Eva had Cystic Fibrosis. So did most of her friends profiled in the film, and after a while of looking all these people up it becomes a depressing stream of online eulogies. And I realize that damn, these people are younger than me! Same goes for Laura Rothenberg, who wrote my first encounter with Cystic Fibrosis, a book that stumped me in my teenage years, back when death was an amorphous idealized thing that terrified me in its meaninglessness. Apparently she was 18 or 20 when she found motivation to write the book that I still, at 27, haven't yet. I have a James Dean poster on my wall, but do I really carpe diem? Does anyone? Rothenberg died at 22, an age when I was just discovering the world I thought I'd built around myself was a house of cards. If I were ever to find that motivation to sit down and focus, I imagine a brick wall coming at me at a thousand miles an hour would ironically be an enormous aid, but at 22 I still wasn't ready to live yet, let alone die.

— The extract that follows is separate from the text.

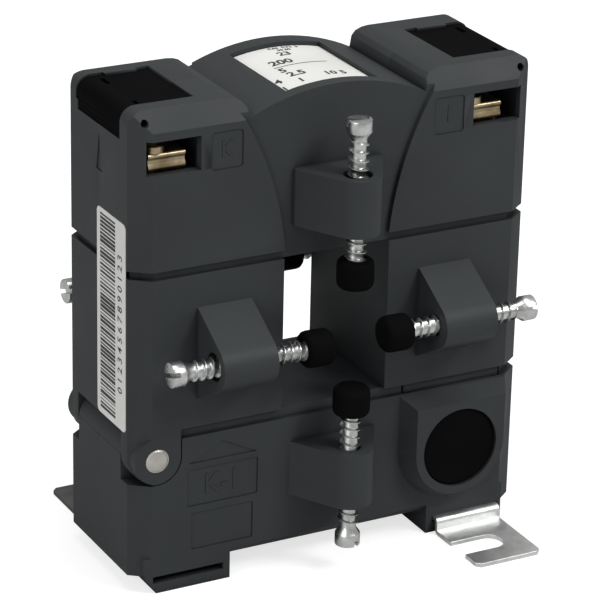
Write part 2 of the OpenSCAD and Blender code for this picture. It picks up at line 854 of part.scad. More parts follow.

On some level writing about this is cathartic. It reminds me of the close calls, the bad decisions or potential bad decisions which could have changed my life: getting into a car with a drunk on a fatal stretch of road; watching a close friend drunkenly climb onto a 14th-floor railing; hearing about an acquaintance falling off a building to his death. But I'm still here to think those through. These girls lived their whole lives with the guillotine, while we throw ours away willingly. It's enough to make you wonder.